So what is the lesson in this? Be careful what you wish for? Wherever you go, there you are? (Why do these all end in prepositions? Googled and discovered this is no longer a thing).

While my realized dream may not look like I imagined, truth be told if it had I'd surely be bored out of my decorative gourd. Instead I've learned quite a bit about myself in this A-frame house atop a mountain. Have learned to listen. Learning my body's wisdom is as valuable if not more than my mind's. That the beauty of this adulting human thing is that we all have choices available and can choose again and differently. That as the brilliant Joseph Campbell said, “If you can see your path laid out in front of you step by step, you know it's not your path. Your own path you make with every step you take. That's why it's your path.” That we can learn as much if not more from what doesn't work for us as what does. That there is beauty in the breakdown. That when you "arrive" then that part of the journey is over.
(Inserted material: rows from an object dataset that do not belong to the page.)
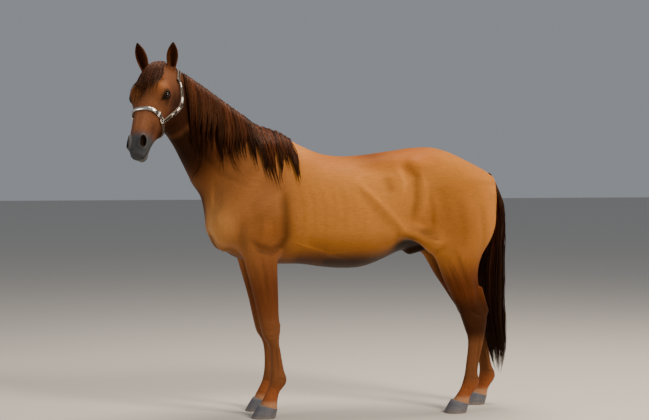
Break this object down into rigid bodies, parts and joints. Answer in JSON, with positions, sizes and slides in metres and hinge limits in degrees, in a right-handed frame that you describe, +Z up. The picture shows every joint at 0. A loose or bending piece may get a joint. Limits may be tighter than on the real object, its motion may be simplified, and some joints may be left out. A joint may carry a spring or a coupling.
{
  "type": "horse",
  "caption": "Life-size standing horse, a chestnut stallion with its head turned to its left, dark mane and tail, wearing a leather halter.",
  "frame": {"origin": "on the floor, under the middle of the whole horse's bounding box", "axes": "+Z up, -X the way the horse faces, -Y its left side, towards which the head is turned"},
  "size_m": [2.1186, 0.8958, 1.9571],
  "materials": {
    "body_coat": "short glossy hair",
    "leg_coat": "short glossy hair",
    "hoof_horn": "ridged horn",
    "eye_glass": "wet gloss",
    "mane_hair": "long silky hair",
    "tail_hair": "long coarse hair",
    "halter_leather": "polished",
    "halter_silver": "polished"
  },
  "bodies": {
    "root": {"trunk": "body_coat", "neck": "body_coat", "head": "body_coat", "ear_left": "body_coat", "ear_right": "body_coat", "fore_leg_left": "leg_coat", "fore_leg_right": "leg_coat", "hind_leg_left": "leg_coat", "hind_leg_right": "leg_coat", "fore_hoof_left": "hoof_horn", "fore_hoof_right": "hoof_horn", "hind_hoof_left": "hoof_horn", "hind_hoof_right": "hoof_horn", "eye_left": "eye_glass", "eye_right": "eye_glass", "mane": "mane_hair", "forelock": "mane_hair", "tail": "tail_hair", "noseband": "halter_leather", "chin_strap": "halter_leather", "crown_strap": "halter_leather", "cheek_strap_left": "halter_leather", "cheek_strap_right": "halter_leather", "noseband_plate": "halter_silver", "cheek_ring_left": "halter_silver", "cheek_ring_right": "halter_silver", "front_plate_left": "halter_silver", "middle_plate_left": "halter_silver", "back_plate_left": "halter_silver", "top_plate_left": "halter_silver", "front_plate_right": "halter_silver", "middle_plate_right": "halter_silver", "back_plate_right": "halter_silver", "top_plate_right": "halter_silver"}
  },
  "joints": []
}
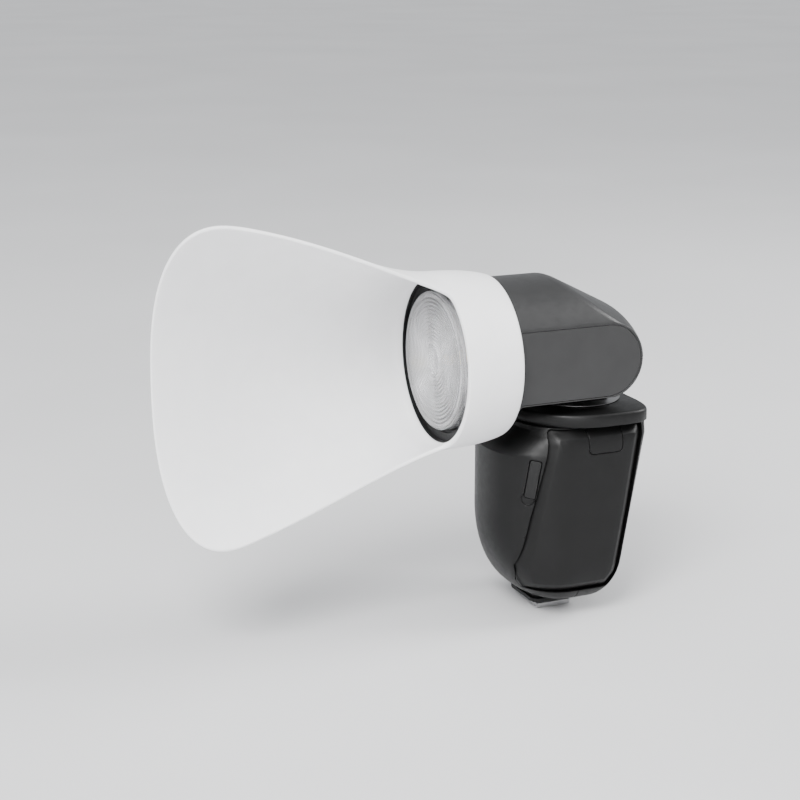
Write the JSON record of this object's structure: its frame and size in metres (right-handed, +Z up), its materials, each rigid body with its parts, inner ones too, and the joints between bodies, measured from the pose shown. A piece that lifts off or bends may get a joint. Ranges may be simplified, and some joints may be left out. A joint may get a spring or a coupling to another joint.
{
  "type": "snoot",
  "caption": "Open flared bounce snoot, a white one-piece scoop on a black mount ring, on the round head of a camera flash that tilts, swivels and zooms.",
  "frame": {"origin": "centre of the underside of the flash's hot-shoe foot", "axes": "+Z up, the lens looks along -Y, the battery is on the +X side"},
  "size_m": [0.0847, 0.238, 0.2024],
  "materials": {
    "white_silicone": "satin white silicone",
    "head_plastic": "satin dark grey",
    "body_plastic": "fine matt black",
    "black_plastic": "matt black",
    "panel_plastic": "semi-gloss black",
    "grip_rubber": "ribbed matt black",
    "port_rubber": "matt black",
    "button_plastic": "matt dark grey",
    "lens_glass": "clear, ridged",
    "tube_glass": "clear",
    "display_glass": "dark, glossy",
    "reflector_metal": "polished",
    "bearing_steel": "turned",
    "foot_metal": "satin",
    "contact_metal": "gold-plated",
    "circuit_board": "green lacquer",
    "capacitor_sleeve": "shrink sleeve",
    "light_diode": "phosphor yellow"
  },
  "bodies": {
    "body": {"body_front_shell": "body_plastic", "body_rear_shell": "body_plastic", "top_plate": "body_plastic", "foot_block": "body_plastic", "foot_plate": "foot_metal", "contact_1": "contact_metal", "contact_2": "contact_metal", "contact_3": "contact_metal", "contact_4": "contact_metal", "contact_5": "contact_metal", "rear_panel": "panel_plastic", "display_window": "display_glass", "display_module": "black_plastic", "control_board": "circuit_board", "main_board": "circuit_board", "capacitor": "capacitor_sleeve", "battery_terminal_1": "contact_metal", "battery_terminal_2": "contact_metal", "battery_terminal_3": "contact_metal"},
    "neck": {"neck_yoke": "black_plastic", "swivel_disc": "bearing_steel", "swivel_retaining_ring": "bearing_steel"},
    "head": {"head_top_cover": "head_plastic", "head_bottom_cover": "head_plastic", "head_side_cover_left": "head_plastic", "head_side_cover_right": "head_plastic", "head_frame": "black_plastic", "barrel_tube": "black_plastic", "front_bezel": "black_plastic", "fresnel_lens": "lens_glass", "tilt_axle": "bearing_steel", "guide_rod_left": "bearing_steel", "guide_rod_right": "bearing_steel"},
    "zoom_ring": {"zoom_ring": "grip_rubber"},
    "zoom_carriage": {"zoom_carriage": "black_plastic", "reflector": "reflector_metal", "flash_tube": "tube_glass", "modelling_light": "light_diode"},
    "mount_ring": {"snoot_mount_ring": "black_plastic"},
    "snoot": {"snoot_shell": "white_silicone"},
    "battery": {"battery_pack": "body_plastic"},
    "battery_latch": {"battery_latch": "body_plastic"},
    "port_cover": {"port_cover": "port_rubber"},
    "menu_button": {"menu_button": "button_plastic"},
    "mode_button": {"mode_button": "button_plastic"},
    "test_button": {"test_button": "button_plastic"},
    "power_button": {"power_button": "button_plastic"},
    "control_dial": {"control_dial": "button_plastic"},
    "set_button": {"set_button": "button_plastic"},
    "lock_lever": {"lock_lever": "black_plastic"},
    "locking_pin": {"locking_pin": "contact_metal"}
  },
  "joints": [
    {"name": "head_swivel", "type": "hinge", "parent": "body", "child": "neck", "pos_m": [0, 0.014, 0.1045], "axis": [0, 0, 1], "range_deg": [-180, 180]},
    {"name": "head_tilt", "type": "hinge", "parent": "neck", "child": "head", "pos_m": [0, 0.014, 0.129], "axis": [-1, 0, 0], "range_deg": [0, 90]},
    {"name": "zoom_ring_turn", "type": "hinge", "parent": "head", "child": "zoom_ring", "pos_m": [0, -0.045, 0.129], "axis": [0, 1, 0], "range_deg": [0, 80]},
    {"name": "zoom_travel", "type": "slide", "parent": "head", "child": "zoom_carriage", "axis": [0, 1, 0], "range_m": [0, 0.0121]},
    {"name": "snoot_pull_off", "type": "slide", "parent": "head", "child": "mount_ring", "axis": [0, -1, 0], "range_m": [0, 0.03]},
    {"name": "snoot_turn", "type": "hinge", "parent": "mount_ring", "child": "snoot", "pos_m": [0, -0.055, 0.129], "axis": [0, 1, 0], "continuous": true},
    {"name": "battery_slide", "type": "slide", "parent": "body", "child": "battery", "axis": [1, 0, 0], "range_m": [0, 0.03]},
    {"name": "battery_latch_press", "type": "slide", "parent": "battery", "child": "battery_latch", "axis": [-1, 0, 0], "range_m": [0, 0.0015], "stiffness_N_per_m": 700, "springref_m": -0.0008},
    {"name": "port_cover_open", "type": "hinge", "parent": "body", "child": "port_cover", "pos_m": [0.02875, -0.02154, 0.08229], "axis": [-0.5806, -0.7991, 0.1564], "range_deg": [0, 95]},
    {"name": "menu_button_press", "type": "slide", "parent": "body", "child": "menu_button", "axis": [0, -0.9829, 0.184], "range_m": [0, 0.0008], "stiffness_N_per_m": 400, "springref_m": -0.0008},
    {"name": "mode_button_press", "type": "slide", "parent": "body", "child": "mode_button", "axis": [0, -0.9829, 0.184], "range_m": [0, 0.0008], "stiffness_N_per_m": 400, "springref_m": -0.0008},
    {"name": "test_button_press", "type": "slide", "parent": "body", "child": "test_button", "axis": [0, -0.9829, 0.184], "range_m": [0, 0.0008], "stiffness_N_per_m": 400, "springref_m": -0.0008},
    {"name": "power_button_press", "type": "slide", "parent": "body", "child": "power_button", "axis": [0, -0.9829, 0.184], "range_m": [0, 0.0008], "stiffness_N_per_m": 400, "springref_m": -0.0008},
    {"name": "set_button_press", "type": "slide", "parent": "body", "child": "set_button", "axis": [0, -0.9829, 0.184], "range_m": [0, 0.0008], "stiffness_N_per_m": 400, "springref_m": -0.0008},
    {"name": "control_dial_turn", "type": "hinge", "parent": "body", "child": "control_dial", "pos_m": [0, 0.02958, 0.0428], "axis": [0, 0.9829, -0.184], "continuous": true},
    {"name": "lock_lever_turn", "type": "hinge", "parent": "body", "child": "lock_lever", "pos_m": [0, 0.0095, 0.0075], "axis": [0, 0, 1], "range_deg": [0, 60]},
    {"name": "locking_pin_drop", "type": "slide", "parent": "body", "child": "locking_pin", "axis": [0, 0, -1], "range_m": [0, 0.0018]}
  ],
  "couplings": [
    {"joint": "zoom_travel", "follows": "zoom_ring_turn", "m_per_rad": 0.0085943},
    {"joint": "locking_pin_drop", "follows": "lock_lever_turn", "m_per_rad": 0.0017189}
  ]
}
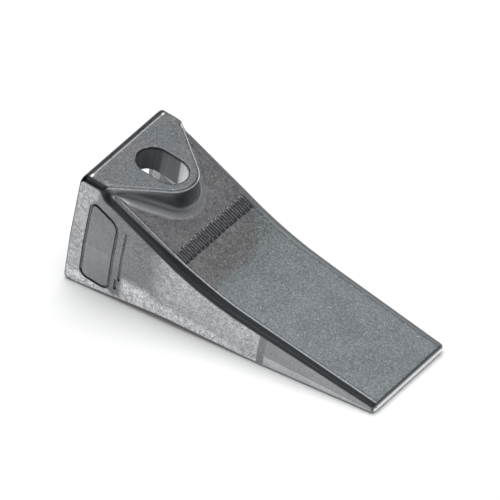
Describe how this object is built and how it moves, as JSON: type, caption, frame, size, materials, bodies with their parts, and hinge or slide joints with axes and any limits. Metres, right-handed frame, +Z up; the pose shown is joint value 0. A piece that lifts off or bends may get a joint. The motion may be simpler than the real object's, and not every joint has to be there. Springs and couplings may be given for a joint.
{
  "type": "bucket tooth",
  "caption": "Cast steel bucket tooth: a hollow box with a pin slot and rear socket that runs out through a sloping neck into a flat chisel blade.",
  "frame": {"origin": "middle of the footprint, at the height of the sole that the tooth lies on", "axes": "+X from the socket towards the cutting edge, +Y across the tooth, +Z up, square to the sole"},
  "size_m": [0.1876, 0.0712, 0.0703],
  "materials": {
    "cast_steel": "satin, finely grained as cast"
  },
  "bodies": {
    "root": {"bucket_tooth": "cast_steel"}
  },
  "joints": []
}
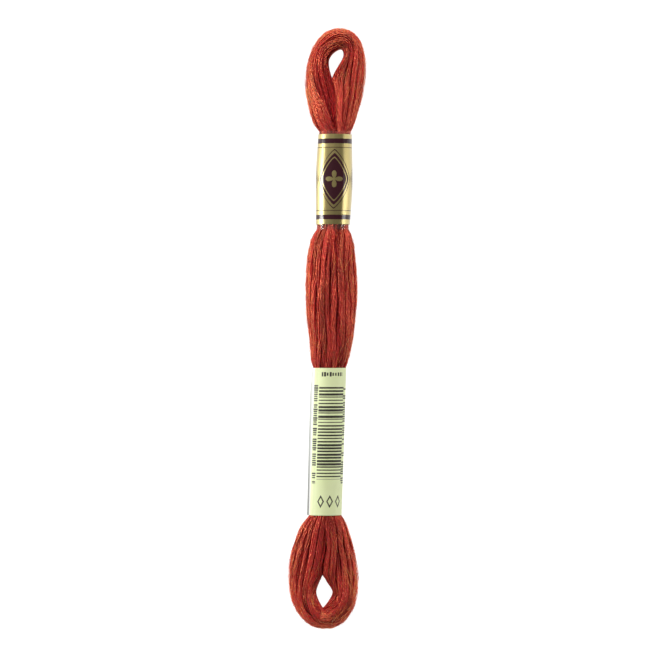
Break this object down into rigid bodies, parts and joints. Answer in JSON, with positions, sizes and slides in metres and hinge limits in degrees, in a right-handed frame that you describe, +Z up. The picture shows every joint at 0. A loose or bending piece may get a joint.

So as I huddle in front of my faux-ish fire and contemplate my word, my rudder, for 2016 I will also think of and thank all that has shown up in 2015 – the love and lessons and then I will let go. I will smile a contented smile and go back to stroking the pages of my Kinfolk Home (read: House Porn) dreaming of warm mountain homes with sweet dogs curled up by a roaring fire.

What will you invite in for 2016?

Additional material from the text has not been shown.